The campus mayhem in America has been a social tragedy and may yet contribute to a political disaster. It is a tragedy because university protests have long been part of the warp and weft of US democracy and an intermittent force for good in the reform of the republic. 

One of my political heroes is Mario Savio, leader of the Berkeley Free Speech Movement, who fought for civil rights and against the university’s ban on political activism, and famously declared in 1964 that when “the machine” acts intolerably, “you’ve got to put your bodies upon the gears and upon the wheels”.

The rights to free speech and free assembly are the bedrock of a healthy democracy. Wherever you stand on the war in Gaza and the wider conflict in the Middle East, it is unarguably healthy that young people – routinely accused of apathy and disengagement – are taking a stand and making their voices heard.

Without question, many of the protests spun out of control: there were acts of intimidation, incitement to violence, vandalism, and barricading to stop other students getting to class. The encampments had undoubtedly been infiltrated by troublemaking outsiders who had no connection to the universities in question.

There were individuals who needed to be removed and incidents that warranted police intervention. But was the use of stun grenades, rubber bullets and tear gas really necessary? 

Now, the activists have their sights set on the Democrat convention in August in Chicago – the city that famously hosted the same gathering in 1968, at which Hubert Humphrey’s nomination as the party’s presidential candidate was overshadowed by protests against his support of the Vietnam war, by rioting and by violent policing. 

Today’s party conventions are classified as “national security special events” which means that the scope for disruption is more limited than it was 56 years ago. All the same: a coalition of 75 organisations is planning to protest in Chicago and ensure that Joe Biden’s coronation as the Democrat nominee is at least partly marred by fury at his support of Israel’s actions in Gaza.

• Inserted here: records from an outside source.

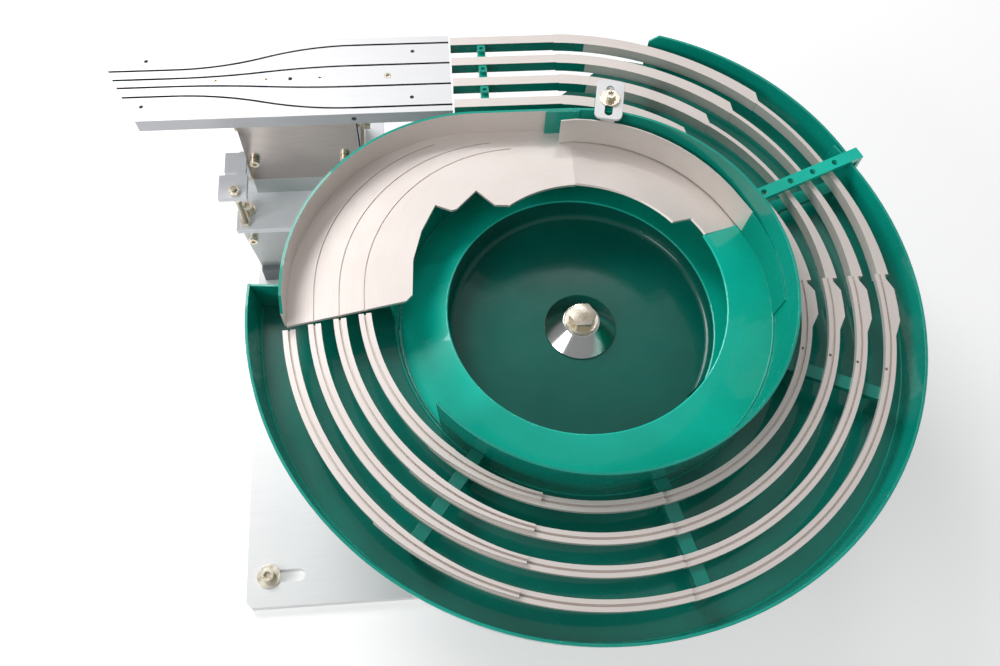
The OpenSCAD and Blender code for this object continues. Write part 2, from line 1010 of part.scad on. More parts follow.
// Plan of the tab that widens a strip's outer edge before its end
module tab_plan(i) {
  r = outer_end_r[i] + strip_w/2;
  polygon(concat([polar(r - 2, 346.5)], [for (a = [351.5 : 3.3 : 361.4]) polar(r + tab_w, a)],
                 [polar(r - 2, 361.4)]));
}

module lane_outer() {
  hole_a = 341;
  color(stainless)
    for (i = [0 : lane_count - 1])
      difference() {
        union() {
          arc_strip(outer_start(i), polar(outer_end_r[i], outer_end_a))
            strip_section(strip_w, outer_z);
          translate([0, 0, rim_h + outer_z - strip_t])
            linear_extrude(strip_t)
              tab_plan(i);
        }
        translate([0, 0, rim_h + outer_z - 2*strip_t])
          linear_extrude(3*strip_t)
            translate(polar(outer_end_r[i] - strip_w/4 - groove_w/4, hole_a))
              circle(1.4);
      }
}

// Plan of a strip that narrows from w0 to w1 between two polar points
module tapered_plan(p, q, a0, a1, w0, w1) {
  po = p*(1 + w0/(2*norm(p)));
  qo = q*(1 + w1/(2*norm(q)));
  pin = p*(1 - w0/(2*norm(p)));
  qin = q*(1 - w1/(2*norm(q)));
  co = arc_centre(po, qo);
  ci = arc_centre(pin, qin);
  intersection() {
    difference() {
      translate(co)
        circle(norm(po - co));
      translate(ci)
        circle(norm(pin - ci));
    }
    sector(a0, a1);
  }
}

// Steps of eps keep the faces of joined stretches apart
module lane_exit() {
  turn_a = 387;
  side = blade_w/2 + 0.5;
  offset = flange_w/2 - side;
  low = rim_h + rail_z - rail_h;
  color(stainless)
    for (i = [0 : lane_count - 1]) {
      p0 = polar(200 + 24.3*i, outer_end_a);
      p1 = polar(201.5 + 25.4*i, turn_a);
      p2 = polar(205.5 + 26.8*i, 415.6 - 2.8*i);
      p3 = [0, exit_y + lane_pitch*i - offset];
      rail_end = rail_front[0] + exit_gap;
      translate([0, 0, low])
        linear_extrude(rail_h)
          tapered_plan(p0, p1, outer_end_a, turn_a, lane_w - 0.5, blade_w + 1);
      arc_strip(p1, p2, 0.4)
        translate([-blade_w/2, low + eps])
          square([blade_w, rail_h - 2*eps]);
      arc_strip(p2, p3, 0.2)
        translate([-side, low])
          square([2*side, rail_h]);
      difference() {
        arc_strip(p2, p3, 0.2)
          translate([-side, low + rail_h - flange_t - eps])
            square([flange_w, flange_t]);
        translate([p2[0], p2[1], low])
          rotate([0, 0, angle_of(p2)])
            linear_extrude(2*rail_h)
              polygon([[1, -2], [far, -2], [far, far - 3]]);
      }
      box([rail_end, 1], [p3[1] + offset - exit_w/2, p3[1] + offset + exit_w/2],
          [low + 2*eps, low + rail_h - 2*eps]);
    }
}

module lane_spacers() {
  w = 8;
  gap = lane_pitch - exit_w;
  color(teal)
    for (i = [0 : lane_count - 2])
      translate([-76, exit_y + lane_pitch*(i + 0.5), rim_h + rail_z - rail_h])
        difference() {
          translate([-w/2, -gap/2, 0])
            cube([w, gap, rail_h - 1]);
          translate([0, 0, 4])
            cylinder(r = 2.5, h = rail_h);
        }
  color(zinc)
    for (i = [0 : lane_count - 2])
      translate([-76, exit_y + lane_pitch*(i + 0.5), rim_h + rail_z - 1])
        cap_screw(2.45, 4, 4, rail_h - 6);
}

// ---------- inline track ----------

groove_in = [for (i = [0 : 3]) exit_y + lane_pitch*i - rail_front[1]];
groove_out = [29.2, 41, 51, 62];
bend_u = [97, 272];

// Groove that runs straight, bends over and back, and runs straight to the skewed end.
// Each stretch is a hair wider than the one before, so that their walls don't graze.
module track_groove(v0, v1) {
  du = bend_u[1] - bend_u[0];
  dv = v1 - v0;
  turn = 2*atan(abs(dv)/du);
  r = du/(2*sin(turn));
  side = dv > 0 ? 1 : -1;
  over = 0.2;
  step = 0.1;
  w = groove_w + 2*step;
  h = 2*groove_depth;
  translate([0, 0, rail_top_z - groove_depth]) {
    translate([-1, v0 - w/2, 0])
      cube([bend_u[0] + 1, w, h]);
    translate([bend_u[0], v0 + side*r, 0])
      rotate([0, 0, (side > 0 ? -90 : 90 - turn) - over])
        rotate_extrude(angle = turn + 2*over)
          translate([r - groove_w/2, 0])
            square([groove_w, h]);
    translate([bend_u[1], v1 - side*r, 0])
      rotate([0, 0, (side > 0 ? 90 : -90 - turn) - over*(1 - side)/2])
        rotate_extrude(angle = turn + over)
          translate([r - groove_w/2 - step/2, 0])
            square([groove_w + step, h]);
    translate([bend_u[1], v1 - w/2, 0])
      cube([far, w, h]);
  }
}

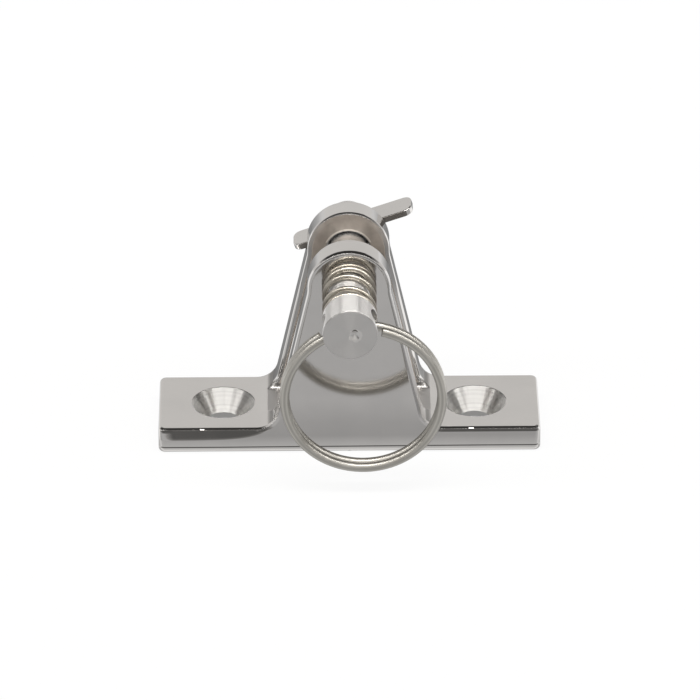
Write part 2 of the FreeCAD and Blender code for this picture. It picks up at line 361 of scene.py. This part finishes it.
def newFinish(name, look):
    # metal with soft patches of tone and gloss left by the buffing wheel
    material = bpy.data.materials.new(name)
    material.use_nodes = True
    tree = material.node_tree
    tree.nodes.clear()
    shader = addNode(tree, "BsdfPrincipled")
    shader.inputs["Metallic"].default_value = 1.0
    addNode(tree, "OutputMaterial", i0=shader.outputs[0])
    place = placeInMm(tree)
    axes = addNode(tree, "SeparateXYZ", i0=place)
    cloud = noise(tree, place, look["patches"], detail=3.0)
    low, high = cloudSpan
    tint = ramp(tree, cloud, [(low, look["dark"]), (high, look["light"])])
    rough = spread(tree, cloud, cloudSpan, (look["smooth"], look["rough"]))
    return SimpleNamespace(material=material, tree=tree, shader=shader, place=place, tint=tint, rough=rough,
                           x=axes.outputs["X"], y=axes.outputs["Y"], z=axes.outputs["Z"])


def overlay(finish, mask, tint=None, rough=None):
    # another tint or roughness where the mask is 1
    if tint is not None:
        tint = (*tint, 1) if isinstance(tint, tuple) else tint
        finish.tint = blendColour(finish.tree, mask, finish.tint, tint)
    if rough is not None:
        finish.rough = blendValue(finish.tree, mask, finish.rough, rough)


def closeFinish(finish, height=None):
    tree, shader = finish.tree, finish.shader
    tree.links.new(finish.tint, shader.inputs["Base Color"])
    tree.links.new(finish.rough, shader.inputs["Roughness"])
    if height is not None:
        bump = addNode(tree, "Bump", Height=times(tree, height, mm), Strength=1.0, Distance=1.0)
        tree.links.new(bump.outputs[0], shader.inputs["Normal"])
    return finish.material


def toolLines(tree, along, look):
    # height of the fine lines that a lathe tool leaves
    coarse = times(tree, noiseAlong(tree, along, look["lines"]), look["lineHeight"])
    fine = noiseAlong(tree, along, look["fineLines"])
    return mathNode(tree, "MULTIPLY_ADD", fine, look["fineHeight"], coarse)


def acrossLines(tree, x, y, z):
    # direction across the tool marks of a turned face, along which a highlight spreads
    local = addNode(tree, "CombineXYZ", i0=x, i1=y, i2=z).outputs[0]
    toWorld = {"vector_type": "VECTOR", "convert_from": "OBJECT", "convert_to": "WORLD"}
    turned = addNode(tree, "VectorTransform", toWorld, i0=local)
    return addNode(tree, "VectorMath", {"operation": "NORMALIZE"}, i0=turned.outputs[0]).outputs[0]


def inMm(metres):
    return metres / mm


pinHeight = inMm(frame["record"]["behaviour"]["joints"][1]["pos_m"][2])
screwX = frame["record"]["mounts"][0]["dims"]["spacing_x_mm"] / 2


# fork: polished all over, apart from the places below

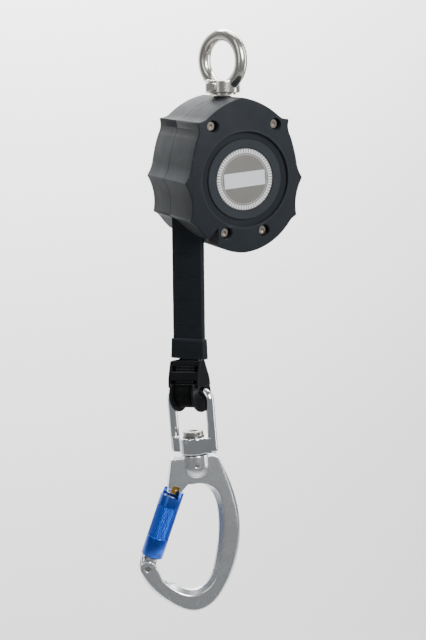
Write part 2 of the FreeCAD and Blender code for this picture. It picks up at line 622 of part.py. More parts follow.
def mouth_guide():
    """Smooth lip set in both covers above the mouth, with a slot for the webbing."""
    low = d.mouth_rise
    body = block(-d.guide_wide / 2, d.guide_wide / 2, -d.guide_thick / 2, d.guide_thick / 2,
                 low, low + d.guide_high)
    half = d.web_wide / 2 + d.run_gap
    slot = block(-half, half, -d.web_thick / 2 - d.run_gap, d.web_thick / 2 + d.run_gap,
                 low - 1, low + d.guide_high + 1)
    shaped("mouth_guide", body.cut(slot), LINE)


def webbing_strand():
    """Webbing from the side of the coil, turning as it drops to the top of the pack."""
    def beside_coil(z):
        """Section of the webbing that still lies square to the coil, `z` above the axis."""
        section = rectangle(d.web_wide, d.web_thick, 0)
        section.Placement = LINE.inverse() * HOUSING * Placement(
            Vector(-d.coil_rad - d.coil_gap - d.web_thick / 2, d.web_centre, z),
            Rotation(Z_AXIS, -90))
        return section

    top, turning = beside_coil(0), beside_coil(-d.strand_straight)
    middle = rectangle(d.web_wide, d.web_thick, d.mouth_rise + d.guide_high)
    low = rectangle(d.web_wide, d.web_thick, 0)
    straight = Part.makeLoft([turning, top], True, True)
    upper = Part.makeLoft([middle, turning], True, True)
    lower = Part.makeLoft([low, middle], True, True)
    shaped("webbing_strand", upper.fuse([lower, straight]).removeSplitter(), LINE)


def pack_sleeve():
    """Rubber sleeve over the absorber, with shallow slots moulded in both broad faces."""
    body = block(-d.pack_wide / 2, d.pack_wide / 2, -d.pack_thick / 2, d.pack_thick / 2,
                 -d.pack_long, 0)
    edges = [e for e in body.Edges if abs(e.tangentAt(e.FirstParameter).z) > 0.9]
    body = body.makeFillet(d.pack_thick * 0.3, edges)
    tools = [block(-d.core_wide / 2 - d.core_gap, d.core_wide / 2 + d.core_gap,
                   -d.core_thick / 2 - d.core_gap, d.core_thick / 2 + d.core_gap,
                   -d.pack_long - 1, 1)]
    for number in range(int(d.slots)):
        z = -d.slot_first - number * d.slot_step
        for side in (-1, 1):
            face = side * d.pack_thick / 2
            tools.append(block(-d.slot_wide / 2, d.slot_wide / 2,
                               min(face, face - side * d.slot_deep),
                               max(face, face - side * d.slot_deep),
                               z - d.slot_high / 2, z + d.slot_high / 2))
    shaped("pack_sleeve", body.cut(tools), LINE)


def absorber_pack():
    """Folded tear webbing inside the sleeve, down to the keeper's lower edge."""
    low = -d.pack_long - d.keeper_high
    shaped("absorber_pack", block(-d.core_wide / 2, d.core_wide / 2, -d.core_thick / 2,
                                  d.core_thick / 2, low, 0), LINE)


def keeper_band():
    """Rubber band round the end of the pack, a little wider at its lower edge."""
    top, low = -d.pack_long, -d.pack_long - d.keeper_high
    body = Part.makeLoft([rectangle(d.keeper_wide, d.keeper_thick, low),
                          rectangle(d.keeper_wide - d.keeper_gap * 2, d.keeper_thick - 0.6, top)],
                         True, True)
    bore = block(-d.core_wide / 2 - d.core_gap, d.core_wide / 2 + d.core_gap,
                 -d.core_thick / 2 - d.core_gap, d.core_thick / 2 + d.core_gap, low - 1, top + 1)
    shaped("keeper_band", body.cut(bore), LINE)


# ---------------------------------------------------------------- guard, thimble and loop
loop_outer = d.thimble_groove + 0.1 + d.loop_thick
rim_out = d.web_wide / 2 + 0.4 + d.rim_thick


def hull_profile(radius, neck, top, x0, x1):
    """Teardrop prism: a circle round the thimble's centre joined by tangents to a neck above."""
    centre = Vector(x0, 0, -d.thimble_sink)
    corner = Vector(x0, neck, top)
    away = corner - centre
    reach = math.hypot(away.y, away.z)
    turn = math.atan2(away.z, away.y) - math.acos(radius / reach)
    touch = centre + Vector(0, math.cos(turn), math.sin(turn)) * radius
    mirror = Vector(x0, -touch.y, touch.z)
    edges = [line(corner, touch), arc(touch, centre - Vector(0, 0, radius), mirror),
             line(mirror, Vector(x0, -neck, top))]
    edges.append(line(Vector(x0, -neck, top), corner))
    return prism(edges, Vector(x1 - x0, 0, 0))


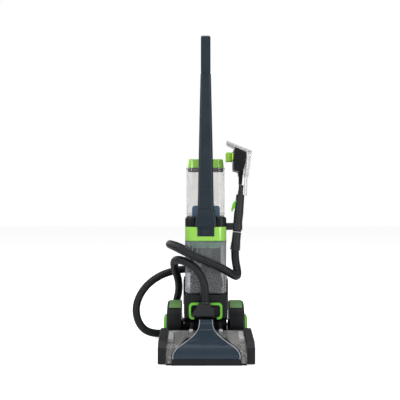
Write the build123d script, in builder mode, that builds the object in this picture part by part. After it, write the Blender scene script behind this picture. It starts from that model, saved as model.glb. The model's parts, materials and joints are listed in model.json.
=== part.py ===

Bernie Sanders has said that this conflict “may be Biden’s Vietnam”. This parallel is imperfect: in 1968, the national draft was still in effect, 17,000 Americans were killed in action in that year alone, and the war dominated the US political agenda to an extent that the Middle East crisis does not today.

All the same: “Gaza” is becoming a shorthand for dissatisfaction with Biden among progressives and the young, and a significant threat to the electoral coalition that he assembled in 2020. The prospect of more disorder in Chicago is, correctly, a matter of grave concern to Democrat strategists.

This leads us to the risk of political disaster. In November 1968, Richard Nixon defeated Humphrey in large part by presenting himself as the candidate of law and order; the tribune of the “silent center” – “the millions of people in the middle of the American political spectrum who do not demonstrate, who do not picket or protest loudly”. As Rick Perlstein puts it in his brilliant book, Nixonland (2008), the Republican candidate and his running mate, Spiro T Agnew, shared a “veritable mania for order”.

That Trump is trying to do the same is, on any rational basis, ridiculous. How can this agent of chaos, who instigated the invasion of the Capitol on January 6 and sought to subvert the peaceful transfer of power by flagrant electoral interference, conceivably posture as the candidate of order?

The answer is: it all depends what you mean by “order”. Trump does not try to disguise his past associations with or sympathy for violent activity. On April 24, he posted that Biden had “done a really terrible job because Charlottesville is like a ‘peanut’ compared to the riots and anti-Israel protests that are happening all over our Country, RIGHT NOW”. 

A “peanut”? I wonder whether the family of Heather Heyer, the 32-year-old murdered by a white supremacist in a speeding car in Charlottesville, agrees with that scornful characterisation.

As for January 6: the former president has said repeatedly that, if re-elected, he would pardon the 500 “J6 hostages” presently incarcerated for their role in the insurrection (which caused at least five deaths). He himself is facing serious jail time if he is ever held to account for his part in the violence.

Yet, in the minds of his supporters – and, do not forget, he is still ahead in most opinion polls – Trump represents and would enforce a form of order that has less to do with the letter of the law and more to do with a primal, Old Testament notion of payback, suppression and ruthless authority. 

“I am your warrior,” he said at an event in Maryland last March. “I am your justice. And for those who have been wronged and betrayed: I am your retribution”. This is not constitutional order but autocracy. 

And, sad to say, there is an electoral taste for it. As James Carville, Bill Clinton’s chief strategist in 1992, observed of the campus disturbances: “So much of Biden’s issues are tied to disorder. The border stuff, the overhyped crime stuff. This just adds another thing to it. That’s the danger of it”.

In his recent interview with Time magazine, Trump was asked about his previous remark that he wanted to be dictator “for one day”. To which he replied: “I think a lot of people like it.” 

In November, we shall find out if he is right.